**Directions for this task:** Exactly and only the lines from the one containing "The three.js and" through the one containing "return end_ring(radius, angle, depth, side)" are to be repeated, both ends included.

**Data to use:**
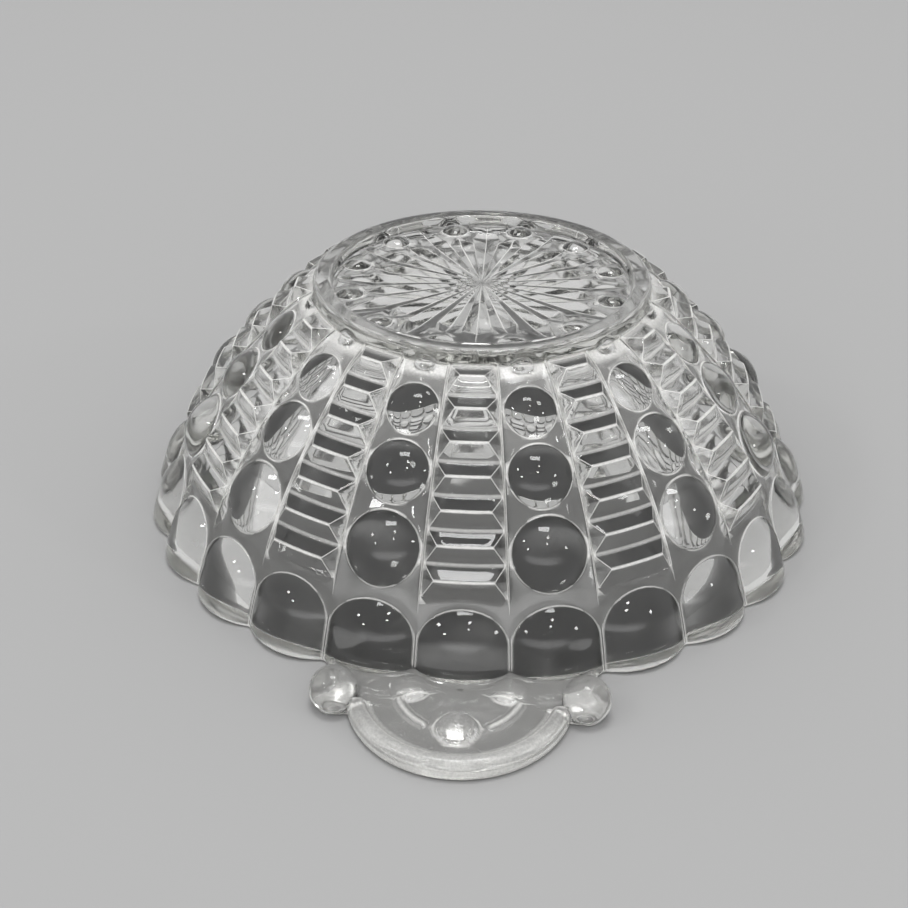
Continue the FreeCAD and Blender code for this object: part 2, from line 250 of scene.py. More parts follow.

* * *

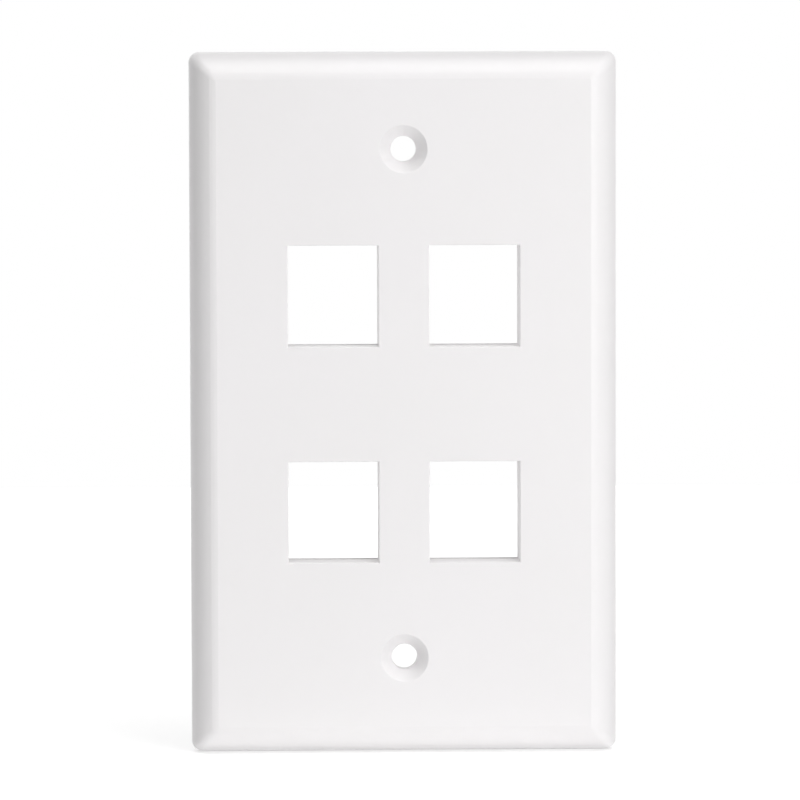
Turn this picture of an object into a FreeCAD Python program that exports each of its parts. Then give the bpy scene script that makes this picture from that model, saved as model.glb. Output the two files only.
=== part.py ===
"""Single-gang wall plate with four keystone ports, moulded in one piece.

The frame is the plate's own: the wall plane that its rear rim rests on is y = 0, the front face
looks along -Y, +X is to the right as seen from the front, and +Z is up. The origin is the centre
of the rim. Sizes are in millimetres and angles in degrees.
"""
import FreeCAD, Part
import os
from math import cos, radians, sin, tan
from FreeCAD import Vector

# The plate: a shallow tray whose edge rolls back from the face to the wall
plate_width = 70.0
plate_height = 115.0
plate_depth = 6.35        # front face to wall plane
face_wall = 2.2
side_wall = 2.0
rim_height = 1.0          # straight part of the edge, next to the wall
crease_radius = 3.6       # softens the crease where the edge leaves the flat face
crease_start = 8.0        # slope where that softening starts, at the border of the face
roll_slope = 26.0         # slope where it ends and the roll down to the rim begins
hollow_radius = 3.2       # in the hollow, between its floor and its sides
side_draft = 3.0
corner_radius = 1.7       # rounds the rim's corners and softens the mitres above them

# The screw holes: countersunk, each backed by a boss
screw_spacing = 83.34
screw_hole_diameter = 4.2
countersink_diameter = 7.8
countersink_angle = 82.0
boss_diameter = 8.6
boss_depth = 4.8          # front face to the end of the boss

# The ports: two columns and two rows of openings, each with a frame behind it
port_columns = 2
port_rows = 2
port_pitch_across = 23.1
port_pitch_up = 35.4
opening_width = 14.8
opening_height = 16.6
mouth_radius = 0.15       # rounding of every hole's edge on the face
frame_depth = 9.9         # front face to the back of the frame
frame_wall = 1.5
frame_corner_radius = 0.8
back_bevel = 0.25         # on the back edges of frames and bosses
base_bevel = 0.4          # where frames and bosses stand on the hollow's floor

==

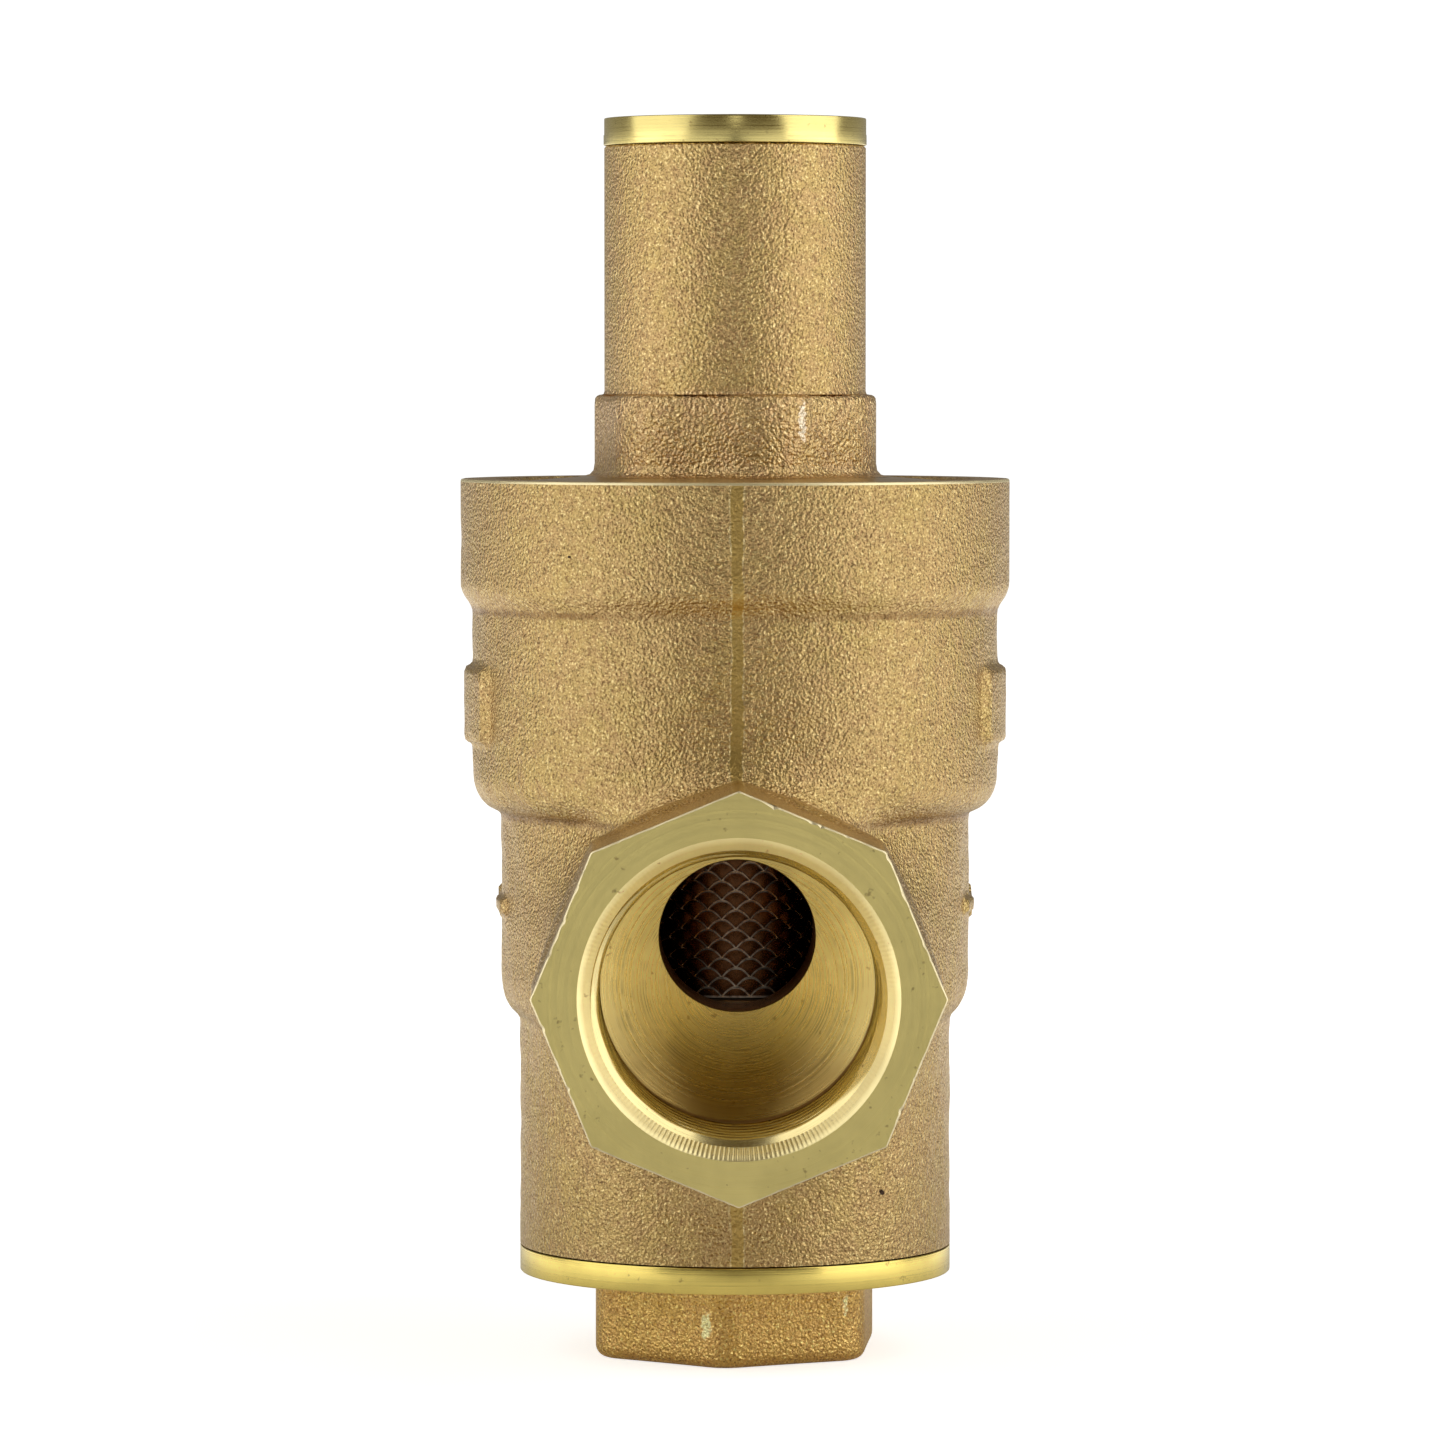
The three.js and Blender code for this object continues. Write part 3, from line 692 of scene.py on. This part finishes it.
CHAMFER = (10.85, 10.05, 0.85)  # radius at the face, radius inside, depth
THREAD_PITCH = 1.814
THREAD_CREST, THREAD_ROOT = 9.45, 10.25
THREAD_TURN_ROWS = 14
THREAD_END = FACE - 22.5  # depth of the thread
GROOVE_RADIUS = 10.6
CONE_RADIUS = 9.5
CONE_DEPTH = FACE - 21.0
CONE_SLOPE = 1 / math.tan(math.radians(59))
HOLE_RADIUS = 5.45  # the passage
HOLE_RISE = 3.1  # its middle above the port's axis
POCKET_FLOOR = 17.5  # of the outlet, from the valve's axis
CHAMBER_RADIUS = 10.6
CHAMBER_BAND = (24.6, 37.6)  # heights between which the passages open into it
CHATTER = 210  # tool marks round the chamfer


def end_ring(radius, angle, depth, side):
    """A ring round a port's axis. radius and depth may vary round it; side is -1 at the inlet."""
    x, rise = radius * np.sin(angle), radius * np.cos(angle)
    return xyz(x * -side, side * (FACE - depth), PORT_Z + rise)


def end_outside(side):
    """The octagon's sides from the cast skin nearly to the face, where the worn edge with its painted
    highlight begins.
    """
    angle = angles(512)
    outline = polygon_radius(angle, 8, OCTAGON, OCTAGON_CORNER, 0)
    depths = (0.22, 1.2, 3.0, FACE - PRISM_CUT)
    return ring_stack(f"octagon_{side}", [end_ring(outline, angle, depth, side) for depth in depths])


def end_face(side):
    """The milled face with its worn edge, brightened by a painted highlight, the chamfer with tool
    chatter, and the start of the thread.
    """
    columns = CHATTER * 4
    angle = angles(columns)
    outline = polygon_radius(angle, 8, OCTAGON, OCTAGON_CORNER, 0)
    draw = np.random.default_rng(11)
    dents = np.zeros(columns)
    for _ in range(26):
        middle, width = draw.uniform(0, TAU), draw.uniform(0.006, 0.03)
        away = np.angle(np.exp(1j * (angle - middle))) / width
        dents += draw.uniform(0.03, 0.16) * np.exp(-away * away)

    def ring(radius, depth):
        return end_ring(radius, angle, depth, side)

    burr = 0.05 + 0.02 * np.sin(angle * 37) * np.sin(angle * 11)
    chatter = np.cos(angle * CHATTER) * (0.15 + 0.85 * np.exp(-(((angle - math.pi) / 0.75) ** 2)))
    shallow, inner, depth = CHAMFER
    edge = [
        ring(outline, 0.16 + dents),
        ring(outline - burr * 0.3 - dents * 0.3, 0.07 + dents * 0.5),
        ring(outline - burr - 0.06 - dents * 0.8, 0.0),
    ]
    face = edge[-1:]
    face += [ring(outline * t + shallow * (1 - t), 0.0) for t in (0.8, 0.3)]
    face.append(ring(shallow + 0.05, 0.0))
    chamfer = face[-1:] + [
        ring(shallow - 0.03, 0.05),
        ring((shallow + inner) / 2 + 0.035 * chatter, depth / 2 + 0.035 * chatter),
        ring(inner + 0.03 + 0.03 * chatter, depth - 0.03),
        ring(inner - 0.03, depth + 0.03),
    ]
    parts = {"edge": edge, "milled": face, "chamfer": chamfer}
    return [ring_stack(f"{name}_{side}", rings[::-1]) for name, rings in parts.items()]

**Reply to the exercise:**
The three.js and Blender code for this object continues. Write part 3, from line 692 of scene.py on. This part finishes it.
CHAMFER = (10.85, 10.05, 0.85)  # radius at the face, radius inside, depth
THREAD_PITCH = 1.814
THREAD_CREST, THREAD_ROOT = 9.45, 10.25
THREAD_TURN_ROWS = 14
THREAD_END = FACE - 22.5  # depth of the thread
GROOVE_RADIUS = 10.6
CONE_RADIUS = 9.5
CONE_DEPTH = FACE - 21.0
CONE_SLOPE = 1 / math.tan(math.radians(59))
HOLE_RADIUS = 5.45  # the passage
HOLE_RISE = 3.1  # its middle above the port's axis
POCKET_FLOOR = 17.5  # of the outlet, from the valve's axis
CHAMBER_RADIUS = 10.6
CHAMBER_BAND = (24.6, 37.6)  # heights between which the passages open into it
CHATTER = 210  # tool marks round the chamfer


def end_ring(radius, angle, depth, side):
    """A ring round a port's axis. radius and depth may vary round it; side is -1 at the inlet."""
    x, rise = radius * np.sin(angle), radius * np.cos(angle)
    return xyz(x * -side, side * (FACE - depth), PORT_Z + rise)


def end_outside(side):
    """The octagon's sides from the cast skin nearly to the face, where the worn edge with its painted
    highlight begins.
    """
    angle = angles(512)
    outline = polygon_radius(angle, 8, OCTAGON, OCTAGON_CORNER, 0)
    depths = (0.22, 1.2, 3.0, FACE - PRISM_CUT)
    return ring_stack(f"octagon_{side}", [end_ring(outline, angle, depth, side) for depth in depths])


def end_face(side):
    """The milled face with its worn edge, brightened by a painted highlight, the chamfer with tool
    chatter, and the start of the thread.
    """
    columns = CHATTER * 4
    angle = angles(columns)
    outline = polygon_radius(angle, 8, OCTAGON, OCTAGON_CORNER, 0)
    draw = np.random.default_rng(11)
    dents = np.zeros(columns)
    for _ in range(26):
        middle, width = draw.uniform(0, TAU), draw.uniform(0.006, 0.03)
        away = np.angle(np.exp(1j * (angle - middle))) / width
        dents += draw.uniform(0.03, 0.16) * np.exp(-away * away)

    def ring(radius, depth):
        return end_ring(radius, angle, depth, side)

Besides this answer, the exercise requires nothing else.